> _Objective_
Copy only this: the line containing "fillet(edges(Select.LAST).sort_by(Axis.Z)[-1], 0.4)", the line containing "zip(*points))), Vector(map(max, zip(*points)))", and every line between them, exactly as written.

+--

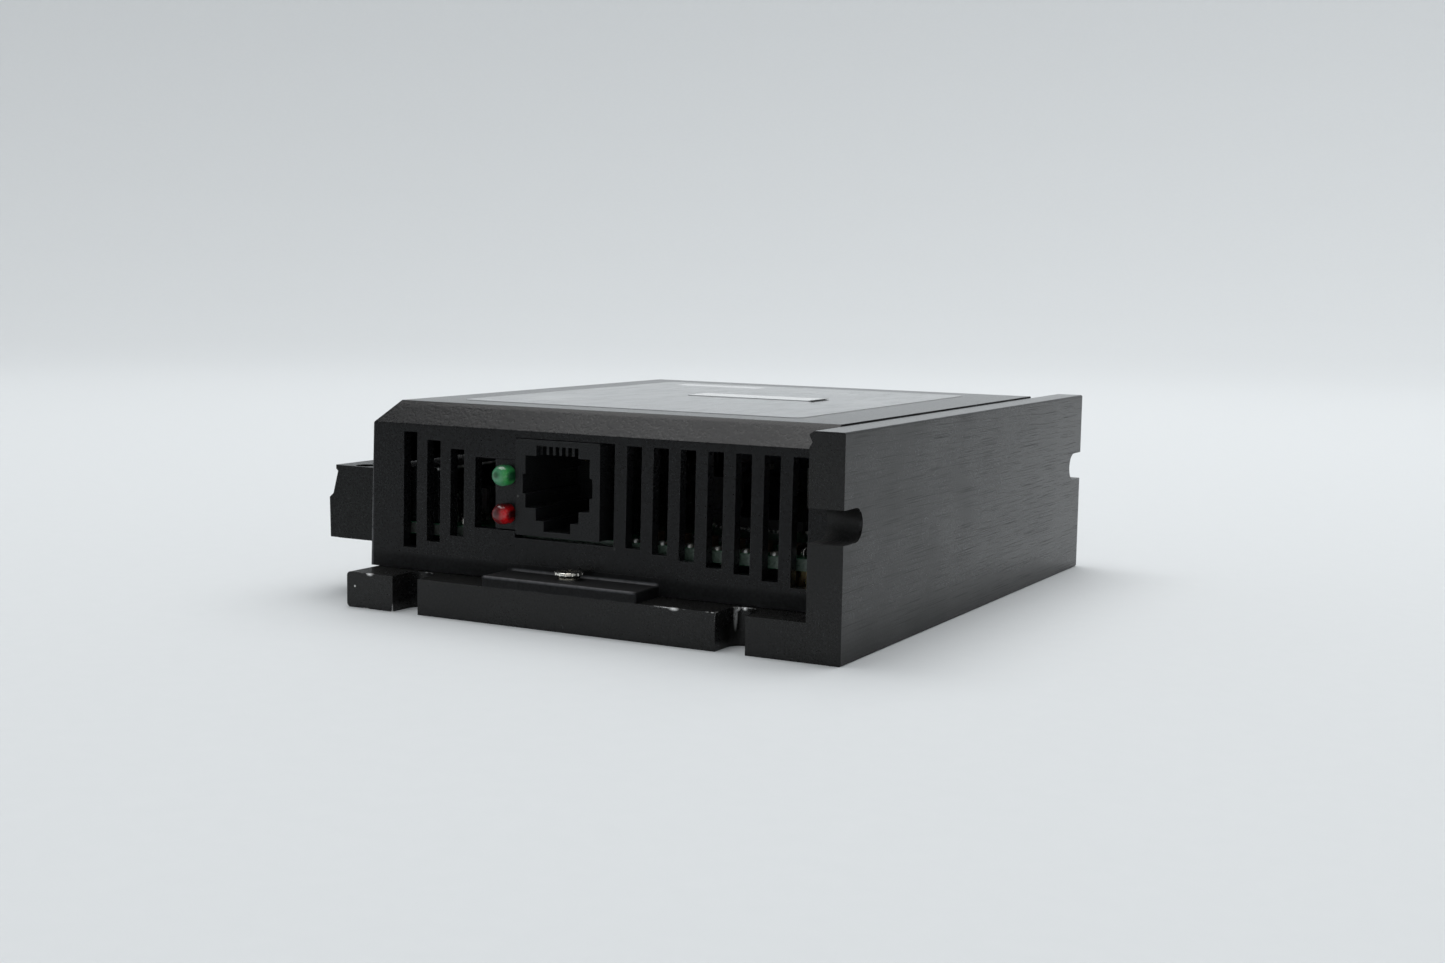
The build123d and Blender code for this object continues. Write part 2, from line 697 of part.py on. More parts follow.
driver_x = (60.5, 67.5)
driver_rows = (48.0, 60.0, 72.0)
driver_z = (board_top + 0.15, board_top + 2.5)
with BuildPart() as gate_drivers:
    for y in driver_rows:
        block(driver_x, around(y, 10.3), driver_z)
save(gate_drivers.part, "gate_drivers")

transceiver_x = (26.5, 36.5)
transceiver_y = (27.0, 31.0)
with BuildPart() as serial_transceiver:
    block(transceiver_x, transceiver_y, (board_top + 0.15, board_top + 1.75))
save(serial_transceiver.part, "serial_transceiver")


def gull_lead(x, y, toward):
    """One flat lead that leaves a chip's side at (x, y) and lands on the board."""
    reach = 1.0
    if toward[0]:
        span_x = tuple(sorted((x, x + toward[0] * reach)))
        block(span_x, around(y, 0.3), (board_top, board_top + 0.25))
    else:
        span_y = tuple(sorted((y, y + toward[1] * reach)))
        block(around(x, 0.3), span_y, (board_top, board_top + 0.25))


with BuildPart() as chip_leads:
    for i in range(20):
        step = 0.65 * (i - 9.5)
        for side, x in ((-1, controller_x[0]), (1, controller_x[1])):
            gull_lead(x, sum(controller_y) / 2 + step, (side, 0))
        for side, y in ((-1, controller_y[0]), (1, controller_y[1])):
            gull_lead(sum(controller_x) / 2 + step, y, (0, side))
    for row in driver_rows:
        for i in range(8):
            for side, x in ((-1, driver_x[0]), (1, driver_x[1])):
                gull_lead(x, row + 1.27 * (i - 3.5), (side, 0))
    for i in range(7):
        for side, y in ((-1, transceiver_y[0]), (1, transceiver_y[1])):
            gull_lead(sum(transceiver_x) / 2 + 1.27 * (i - 3), y, (0, side))
save(chip_leads.part, "chip_leads")

with BuildPart() as converter_transformer:
    block((13.0, 26.0), (35.8, 48.8), (board_top + 1.5, board_top + 9.5))
    block((15.5, 23.5), (34.3, 50.3), (board_top, board_top + 1.5))
save(converter_transformer.part, "converter_transformer")

with BuildPart() as power_inductor:
    post(36.5, 42.5, (board_top, board_top + 1.0), 5.0)
    post(36.5, 42.5, (board_top + 1.0, board_top + 5.0), 3.6)
    post(36.5, 42.5, (board_top + 5.0, board_top + 6.0), 5.0)
save(power_inductor.part, "power_inductor")

with BuildPart() as clock_crystal:
    block((26.6, 30.9), (32.4, 43.2), (board_top, board_top + 3.6))
    fillet(edges().filter_by(Axis.Z), radius=2.1)
save(clock_crystal.part, "clock_crystal")

with BuildPart() as sense_resistors:
    for x in (14.5, 14.5 + 8.0):
        block(around(x, 6.4), (30.0, 33.2), (board_top, board_top + 0.7))
save(sense_resistors.part, "sense_resistors")

with BuildPart() as voltage_regulator:
    block((14.0, 20.5), (22.0, 28.0), (board_top + 0.1, board_top + 2.4))
save(voltage_regulator.part, "voltage_regulator")

with BuildPart() as ceramic_capacitors:
    for i in range(6):
        block(around(43.6 + vent_pitch * i, 1.6), (9.4, 12.4), (board_top, board_top + 1.3))
save(ceramic_capacitors.part, "ceramic_capacitors")

with BuildPart() as edge_solder:
    for i in range(6):
        post(41.9 + 4.15 * i, 8.85, (board_top, board_top + 0.55), 0.65)
        fillet(edges(Select.LAST).sort_by(Axis.Z)[-1], 0.4)
save(edge_solder.part, "edge_solder")

with BuildPart() as chip_resistors:
    for i in range(7):
        block(around(43.6 + 3.6 * i, 1.25), (16.0, 18.0), (board_top, board_top + 0.55))
save(chip_resistors.part, "chip_resistors")
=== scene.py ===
import json
import math

import bmesh
import bpy
from mathutils import Matrix, Vector


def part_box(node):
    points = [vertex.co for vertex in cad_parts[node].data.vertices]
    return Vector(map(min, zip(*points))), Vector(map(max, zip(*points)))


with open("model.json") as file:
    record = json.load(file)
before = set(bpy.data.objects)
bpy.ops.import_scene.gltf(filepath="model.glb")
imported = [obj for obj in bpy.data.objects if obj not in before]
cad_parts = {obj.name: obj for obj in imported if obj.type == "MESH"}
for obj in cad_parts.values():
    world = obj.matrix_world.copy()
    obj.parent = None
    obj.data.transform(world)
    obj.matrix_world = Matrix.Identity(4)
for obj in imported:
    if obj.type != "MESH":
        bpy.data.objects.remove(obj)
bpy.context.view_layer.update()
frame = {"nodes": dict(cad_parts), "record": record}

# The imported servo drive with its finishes, on a pale seamless stage. Lengths are in metres, except in the
# finishes, where places and lengths are in millimetres from the plate's lower front left corner.

MM = 0.001
nodes = frame["nodes"]
corner = Vector(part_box("heat_plate")[0])


def box_mm(name):
    """The low and the high corner of a node's box, in millimetres from the plate's corner."""
    return tuple((end - corner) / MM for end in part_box(name))


plate_width, plate_depth, wall_height = box_mm("heat_plate")[1]
roof_height = box_mm("cover")[1].z
PLATE_THICKNESS = 5.0
SCREW_TAB_TOP = 6.45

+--

> _Final answer_
        fillet(edges(Select.LAST).sort_by(Axis.Z)[-1], 0.4)
save(edge_solder.part, "edge_solder")

with BuildPart() as chip_resistors:
    for i in range(7):
        block(around(43.6 + 3.6 * i, 1.25), (16.0, 18.0), (board_top, board_top + 0.55))
save(chip_resistors.part, "chip_resistors")
=== scene.py ===
import json
import math

import bmesh
import bpy
from mathutils import Matrix, Vector


def part_box(node):
    points = [vertex.co for vertex in cad_parts[node].data.vertices]
    return Vector(map(min, zip(*points))), Vector(map(max, zip(*points)))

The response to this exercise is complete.